● EXERCISE REQUIREMENTS: Return only the lines between the line holding "piece(lid, 'lock_frame', holdingFrame(), FINISH.stainless);" and the line holding "obj.matrix_parent_inverse = Matrix.Identity(4)", the two boundary lines included, exactly as they appear.

***** RECORDS SHOWN

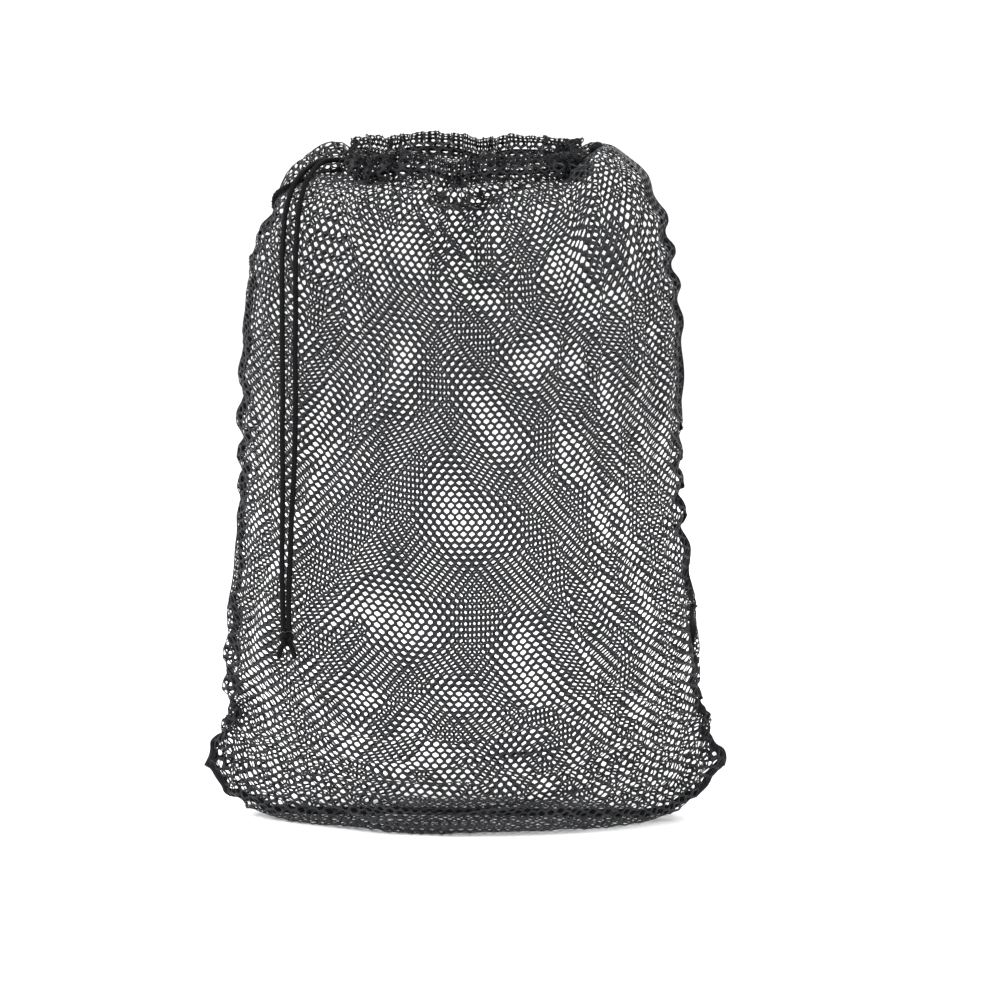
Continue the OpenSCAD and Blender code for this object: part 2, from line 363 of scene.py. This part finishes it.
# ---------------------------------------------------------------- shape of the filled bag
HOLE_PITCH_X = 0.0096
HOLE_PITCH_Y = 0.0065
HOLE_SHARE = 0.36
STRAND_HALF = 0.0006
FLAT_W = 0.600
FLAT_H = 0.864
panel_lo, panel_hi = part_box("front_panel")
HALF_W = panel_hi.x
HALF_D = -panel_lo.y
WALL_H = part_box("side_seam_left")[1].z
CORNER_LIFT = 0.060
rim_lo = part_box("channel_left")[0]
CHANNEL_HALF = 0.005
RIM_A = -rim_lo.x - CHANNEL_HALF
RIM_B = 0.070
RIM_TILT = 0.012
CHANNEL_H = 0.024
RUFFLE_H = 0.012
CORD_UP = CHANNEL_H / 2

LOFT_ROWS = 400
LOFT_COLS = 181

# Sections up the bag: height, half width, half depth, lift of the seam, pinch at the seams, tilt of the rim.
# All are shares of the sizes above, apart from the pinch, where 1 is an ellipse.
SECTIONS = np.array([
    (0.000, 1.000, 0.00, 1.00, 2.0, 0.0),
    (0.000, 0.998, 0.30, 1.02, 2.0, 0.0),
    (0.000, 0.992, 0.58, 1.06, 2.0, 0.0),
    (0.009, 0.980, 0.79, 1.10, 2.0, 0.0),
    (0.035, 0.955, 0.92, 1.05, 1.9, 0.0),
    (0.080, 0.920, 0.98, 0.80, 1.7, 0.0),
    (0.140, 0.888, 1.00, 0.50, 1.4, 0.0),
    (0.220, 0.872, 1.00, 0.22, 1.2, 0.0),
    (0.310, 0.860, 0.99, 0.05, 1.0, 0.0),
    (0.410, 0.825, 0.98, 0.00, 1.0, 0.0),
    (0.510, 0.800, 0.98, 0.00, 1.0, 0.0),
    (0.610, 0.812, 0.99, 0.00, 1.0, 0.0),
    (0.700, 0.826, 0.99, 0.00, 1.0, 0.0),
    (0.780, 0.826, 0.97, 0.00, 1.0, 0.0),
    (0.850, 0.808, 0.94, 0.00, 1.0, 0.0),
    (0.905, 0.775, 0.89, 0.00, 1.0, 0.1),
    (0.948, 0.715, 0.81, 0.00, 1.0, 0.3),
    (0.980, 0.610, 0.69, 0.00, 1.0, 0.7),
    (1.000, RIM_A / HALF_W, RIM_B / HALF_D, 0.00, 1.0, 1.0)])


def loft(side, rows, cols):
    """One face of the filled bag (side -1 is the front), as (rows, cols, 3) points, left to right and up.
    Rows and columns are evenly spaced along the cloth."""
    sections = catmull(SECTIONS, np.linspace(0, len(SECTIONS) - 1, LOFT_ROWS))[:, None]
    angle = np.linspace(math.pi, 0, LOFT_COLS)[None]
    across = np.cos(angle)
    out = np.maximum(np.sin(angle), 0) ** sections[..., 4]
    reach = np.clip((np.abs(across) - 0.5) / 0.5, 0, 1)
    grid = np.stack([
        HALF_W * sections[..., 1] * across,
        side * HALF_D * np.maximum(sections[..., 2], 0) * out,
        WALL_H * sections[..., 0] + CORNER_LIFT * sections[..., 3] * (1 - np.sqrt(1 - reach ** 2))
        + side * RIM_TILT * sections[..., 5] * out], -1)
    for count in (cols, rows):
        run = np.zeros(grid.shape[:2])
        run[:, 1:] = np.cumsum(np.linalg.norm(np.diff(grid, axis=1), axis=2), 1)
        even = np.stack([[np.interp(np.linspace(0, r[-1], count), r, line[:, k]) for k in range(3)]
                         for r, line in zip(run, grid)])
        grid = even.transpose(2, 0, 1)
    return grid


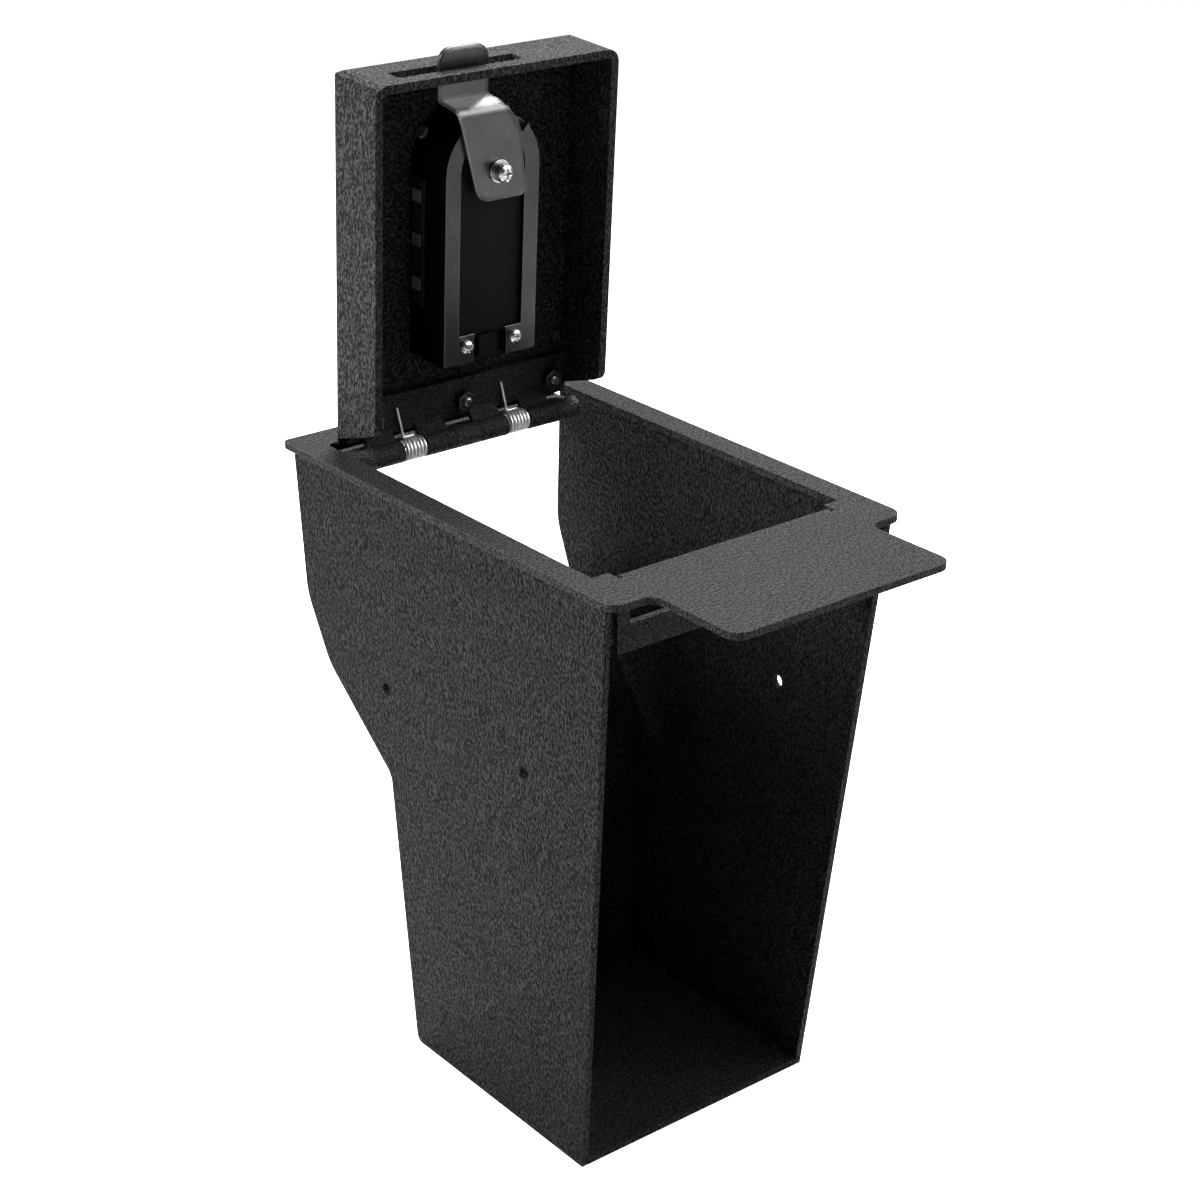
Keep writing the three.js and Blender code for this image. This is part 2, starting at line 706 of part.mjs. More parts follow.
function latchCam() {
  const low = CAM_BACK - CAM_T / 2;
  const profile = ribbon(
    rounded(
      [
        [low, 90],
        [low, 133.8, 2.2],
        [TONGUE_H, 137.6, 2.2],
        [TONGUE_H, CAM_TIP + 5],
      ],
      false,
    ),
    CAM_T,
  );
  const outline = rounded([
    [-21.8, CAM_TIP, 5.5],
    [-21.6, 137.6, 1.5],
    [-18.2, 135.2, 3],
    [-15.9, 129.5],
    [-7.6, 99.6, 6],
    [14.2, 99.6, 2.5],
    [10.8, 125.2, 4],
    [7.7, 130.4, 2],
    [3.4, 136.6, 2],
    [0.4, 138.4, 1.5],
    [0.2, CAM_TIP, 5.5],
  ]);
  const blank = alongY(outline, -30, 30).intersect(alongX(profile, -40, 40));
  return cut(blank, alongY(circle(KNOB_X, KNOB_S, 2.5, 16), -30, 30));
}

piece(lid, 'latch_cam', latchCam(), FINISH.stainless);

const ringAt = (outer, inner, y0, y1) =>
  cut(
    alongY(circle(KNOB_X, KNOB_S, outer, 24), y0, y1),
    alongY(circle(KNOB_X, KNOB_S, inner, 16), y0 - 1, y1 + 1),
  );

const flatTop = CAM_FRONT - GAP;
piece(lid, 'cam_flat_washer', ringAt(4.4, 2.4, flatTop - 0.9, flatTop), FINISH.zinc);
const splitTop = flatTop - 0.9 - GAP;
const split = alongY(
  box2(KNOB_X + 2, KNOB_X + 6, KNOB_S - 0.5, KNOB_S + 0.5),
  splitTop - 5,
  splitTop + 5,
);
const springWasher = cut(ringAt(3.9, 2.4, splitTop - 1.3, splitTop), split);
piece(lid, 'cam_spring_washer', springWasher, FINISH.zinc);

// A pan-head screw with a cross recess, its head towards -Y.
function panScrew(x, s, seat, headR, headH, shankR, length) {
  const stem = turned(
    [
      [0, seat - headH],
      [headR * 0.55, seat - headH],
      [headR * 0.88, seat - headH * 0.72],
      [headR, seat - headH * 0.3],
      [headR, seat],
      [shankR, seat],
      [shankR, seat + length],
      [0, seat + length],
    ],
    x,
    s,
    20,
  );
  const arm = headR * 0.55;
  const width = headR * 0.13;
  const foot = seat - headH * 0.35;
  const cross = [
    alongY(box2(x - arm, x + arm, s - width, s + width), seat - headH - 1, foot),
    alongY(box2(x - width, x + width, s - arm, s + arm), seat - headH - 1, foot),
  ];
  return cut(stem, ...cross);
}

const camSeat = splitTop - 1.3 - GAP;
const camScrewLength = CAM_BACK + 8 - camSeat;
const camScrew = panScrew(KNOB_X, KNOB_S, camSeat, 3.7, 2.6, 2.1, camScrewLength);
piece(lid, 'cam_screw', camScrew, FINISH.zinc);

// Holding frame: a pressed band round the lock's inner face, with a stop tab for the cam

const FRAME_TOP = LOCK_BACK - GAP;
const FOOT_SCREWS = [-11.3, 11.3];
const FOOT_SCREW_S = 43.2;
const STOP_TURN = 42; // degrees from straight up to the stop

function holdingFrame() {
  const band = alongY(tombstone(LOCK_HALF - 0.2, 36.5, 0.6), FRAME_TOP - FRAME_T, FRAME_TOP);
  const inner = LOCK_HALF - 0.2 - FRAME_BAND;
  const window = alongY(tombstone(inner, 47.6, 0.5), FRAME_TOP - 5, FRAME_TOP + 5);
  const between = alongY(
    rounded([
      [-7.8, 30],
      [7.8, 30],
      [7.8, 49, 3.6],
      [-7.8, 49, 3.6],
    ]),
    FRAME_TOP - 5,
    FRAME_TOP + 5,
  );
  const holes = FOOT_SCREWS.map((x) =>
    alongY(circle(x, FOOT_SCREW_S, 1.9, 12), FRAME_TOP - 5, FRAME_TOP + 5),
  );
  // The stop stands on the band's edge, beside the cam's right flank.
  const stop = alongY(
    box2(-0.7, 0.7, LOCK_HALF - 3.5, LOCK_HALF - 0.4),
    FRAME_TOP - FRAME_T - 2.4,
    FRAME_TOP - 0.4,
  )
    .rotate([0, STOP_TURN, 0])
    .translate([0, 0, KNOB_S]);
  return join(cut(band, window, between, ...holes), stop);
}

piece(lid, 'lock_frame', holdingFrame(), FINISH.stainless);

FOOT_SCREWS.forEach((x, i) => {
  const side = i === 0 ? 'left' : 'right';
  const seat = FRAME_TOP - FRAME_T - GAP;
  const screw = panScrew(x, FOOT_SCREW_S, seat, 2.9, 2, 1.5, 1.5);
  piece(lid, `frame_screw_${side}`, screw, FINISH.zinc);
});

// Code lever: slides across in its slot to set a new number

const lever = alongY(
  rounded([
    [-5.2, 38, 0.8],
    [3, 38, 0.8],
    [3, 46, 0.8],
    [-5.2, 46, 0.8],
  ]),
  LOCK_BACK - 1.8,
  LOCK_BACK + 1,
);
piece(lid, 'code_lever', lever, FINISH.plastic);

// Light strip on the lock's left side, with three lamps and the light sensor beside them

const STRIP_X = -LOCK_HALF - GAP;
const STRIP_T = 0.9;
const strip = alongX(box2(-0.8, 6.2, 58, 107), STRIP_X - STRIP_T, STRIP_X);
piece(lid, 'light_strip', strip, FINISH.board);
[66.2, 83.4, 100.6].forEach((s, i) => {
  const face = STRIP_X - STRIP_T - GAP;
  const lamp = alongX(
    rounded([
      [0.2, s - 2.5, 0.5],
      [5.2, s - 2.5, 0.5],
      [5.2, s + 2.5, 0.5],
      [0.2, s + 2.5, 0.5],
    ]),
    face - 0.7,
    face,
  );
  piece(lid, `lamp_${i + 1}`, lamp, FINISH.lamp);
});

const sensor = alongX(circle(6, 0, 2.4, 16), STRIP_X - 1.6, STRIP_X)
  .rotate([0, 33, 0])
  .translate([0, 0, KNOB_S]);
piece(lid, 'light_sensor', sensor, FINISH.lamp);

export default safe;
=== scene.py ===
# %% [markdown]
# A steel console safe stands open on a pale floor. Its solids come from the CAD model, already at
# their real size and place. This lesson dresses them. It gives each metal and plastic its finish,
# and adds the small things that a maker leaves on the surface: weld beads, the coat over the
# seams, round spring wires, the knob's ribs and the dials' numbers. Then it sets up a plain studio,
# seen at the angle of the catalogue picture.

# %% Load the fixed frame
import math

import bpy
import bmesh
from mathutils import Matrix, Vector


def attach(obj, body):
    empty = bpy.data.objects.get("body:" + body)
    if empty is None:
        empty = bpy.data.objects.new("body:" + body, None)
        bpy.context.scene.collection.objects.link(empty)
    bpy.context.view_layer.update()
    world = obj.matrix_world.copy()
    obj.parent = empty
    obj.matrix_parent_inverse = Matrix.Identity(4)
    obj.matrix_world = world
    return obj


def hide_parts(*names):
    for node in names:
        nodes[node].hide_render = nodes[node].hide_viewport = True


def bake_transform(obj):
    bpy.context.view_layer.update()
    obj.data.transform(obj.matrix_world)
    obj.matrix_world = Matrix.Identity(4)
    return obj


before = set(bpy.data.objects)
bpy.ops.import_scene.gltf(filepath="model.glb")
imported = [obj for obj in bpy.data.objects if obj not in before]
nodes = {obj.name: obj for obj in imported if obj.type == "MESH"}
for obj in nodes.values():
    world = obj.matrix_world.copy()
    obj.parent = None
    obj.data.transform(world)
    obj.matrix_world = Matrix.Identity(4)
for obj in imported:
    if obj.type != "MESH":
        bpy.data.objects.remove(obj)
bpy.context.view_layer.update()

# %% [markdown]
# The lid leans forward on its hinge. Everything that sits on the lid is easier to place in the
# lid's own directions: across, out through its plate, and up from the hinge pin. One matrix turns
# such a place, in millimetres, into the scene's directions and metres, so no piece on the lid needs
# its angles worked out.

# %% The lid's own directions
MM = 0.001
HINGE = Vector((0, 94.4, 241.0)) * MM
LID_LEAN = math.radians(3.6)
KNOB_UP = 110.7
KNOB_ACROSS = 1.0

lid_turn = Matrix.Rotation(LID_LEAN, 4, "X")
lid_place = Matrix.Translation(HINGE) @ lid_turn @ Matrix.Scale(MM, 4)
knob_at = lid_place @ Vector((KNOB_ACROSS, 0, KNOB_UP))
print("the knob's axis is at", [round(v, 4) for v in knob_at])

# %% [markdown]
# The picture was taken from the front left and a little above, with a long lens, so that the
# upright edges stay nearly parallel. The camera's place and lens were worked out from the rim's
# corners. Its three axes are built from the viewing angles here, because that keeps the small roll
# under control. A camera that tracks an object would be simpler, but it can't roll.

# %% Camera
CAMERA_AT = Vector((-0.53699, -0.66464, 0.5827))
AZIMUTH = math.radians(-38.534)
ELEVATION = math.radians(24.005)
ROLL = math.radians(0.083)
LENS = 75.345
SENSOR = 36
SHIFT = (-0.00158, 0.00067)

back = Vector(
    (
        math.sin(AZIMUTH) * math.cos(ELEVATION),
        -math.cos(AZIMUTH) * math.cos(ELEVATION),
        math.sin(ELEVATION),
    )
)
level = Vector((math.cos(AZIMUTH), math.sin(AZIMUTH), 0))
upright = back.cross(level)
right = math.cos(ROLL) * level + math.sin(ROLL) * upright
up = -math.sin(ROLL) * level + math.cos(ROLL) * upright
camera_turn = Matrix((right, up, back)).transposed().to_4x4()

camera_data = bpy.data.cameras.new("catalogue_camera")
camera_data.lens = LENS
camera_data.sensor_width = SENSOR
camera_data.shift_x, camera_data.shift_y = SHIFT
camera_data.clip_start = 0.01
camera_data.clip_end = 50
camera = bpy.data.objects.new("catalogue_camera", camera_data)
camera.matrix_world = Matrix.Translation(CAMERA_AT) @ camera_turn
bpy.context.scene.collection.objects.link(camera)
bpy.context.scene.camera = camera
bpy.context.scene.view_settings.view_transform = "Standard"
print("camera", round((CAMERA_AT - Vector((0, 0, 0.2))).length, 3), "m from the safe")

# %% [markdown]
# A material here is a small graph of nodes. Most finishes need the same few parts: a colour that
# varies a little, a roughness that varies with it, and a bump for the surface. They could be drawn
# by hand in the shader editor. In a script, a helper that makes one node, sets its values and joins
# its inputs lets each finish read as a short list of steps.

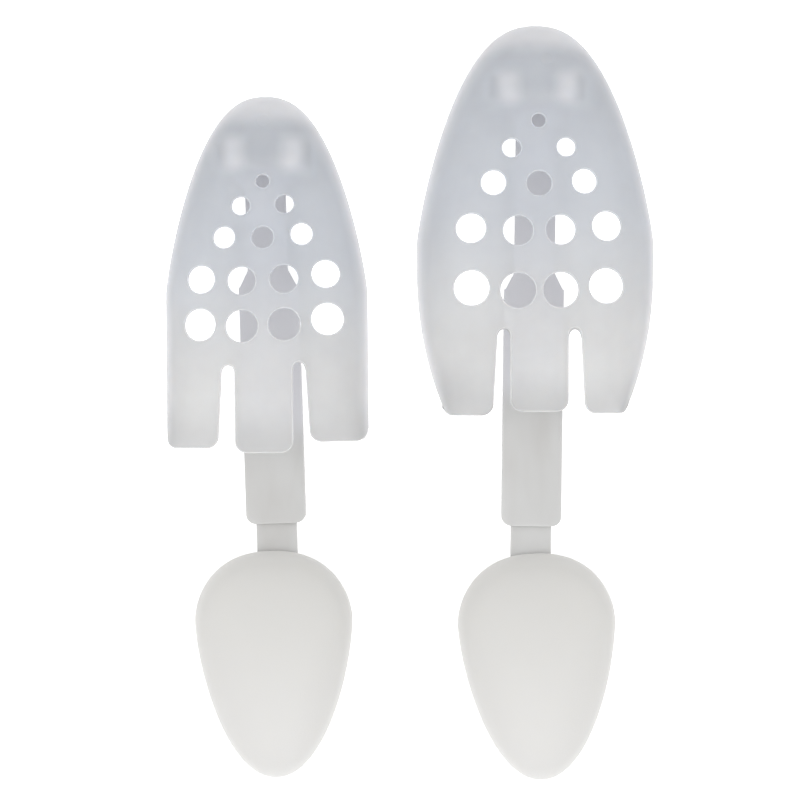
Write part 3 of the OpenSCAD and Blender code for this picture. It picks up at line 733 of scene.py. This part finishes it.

**********

● FULL OUTPUT:
piece(lid, 'lock_frame', holdingFrame(), FINISH.stainless);

FOOT_SCREWS.forEach((x, i) => {
  const side = i === 0 ? 'left' : 'right';
  const seat = FRAME_TOP - FRAME_T - GAP;
  const screw = panScrew(x, FOOT_SCREW_S, seat, 2.9, 2, 1.5, 1.5);
  piece(lid, `frame_screw_${side}`, screw, FINISH.zinc);
});

// Code lever: slides across in its slot to set a new number

const lever = alongY(
  rounded([
    [-5.2, 38, 0.8],
    [3, 38, 0.8],
    [3, 46, 0.8],
    [-5.2, 46, 0.8],
  ]),
  LOCK_BACK - 1.8,
  LOCK_BACK + 1,
);
piece(lid, 'code_lever', lever, FINISH.plastic);

// Light strip on the lock's left side, with three lamps and the light sensor beside them

const STRIP_X = -LOCK_HALF - GAP;
const STRIP_T = 0.9;
const strip = alongX(box2(-0.8, 6.2, 58, 107), STRIP_X - STRIP_T, STRIP_X);
piece(lid, 'light_strip', strip, FINISH.board);
[66.2, 83.4, 100.6].forEach((s, i) => {
  const face = STRIP_X - STRIP_T - GAP;
  const lamp = alongX(
    rounded([
      [0.2, s - 2.5, 0.5],
      [5.2, s - 2.5, 0.5],
      [5.2, s + 2.5, 0.5],
      [0.2, s + 2.5, 0.5],
    ]),
    face - 0.7,
    face,
  );
  piece(lid, `lamp_${i + 1}`, lamp, FINISH.lamp);
});

const sensor = alongX(circle(6, 0, 2.4, 16), STRIP_X - 1.6, STRIP_X)
  .rotate([0, 33, 0])
  .translate([0, 0, KNOB_S]);
piece(lid, 'light_sensor', sensor, FINISH.lamp);

export default safe;
=== scene.py ===
# %% [markdown]
# A steel console safe stands open on a pale floor. Its solids come from the CAD model, already at
# their real size and place. This lesson dresses them. It gives each metal and plastic its finish,
# and adds the small things that a maker leaves on the surface: weld beads, the coat over the
# seams, round spring wires, the knob's ribs and the dials' numbers. Then it sets up a plain studio,
# seen at the angle of the catalogue picture.

# %% Load the fixed frame
import math

import bpy
import bmesh
from mathutils import Matrix, Vector


def attach(obj, body):
    empty = bpy.data.objects.get("body:" + body)
    if empty is None:
        empty = bpy.data.objects.new("body:" + body, None)
        bpy.context.scene.collection.objects.link(empty)
    bpy.context.view_layer.update()
    world = obj.matrix_world.copy()
    obj.parent = empty
    obj.matrix_parent_inverse = Matrix.Identity(4)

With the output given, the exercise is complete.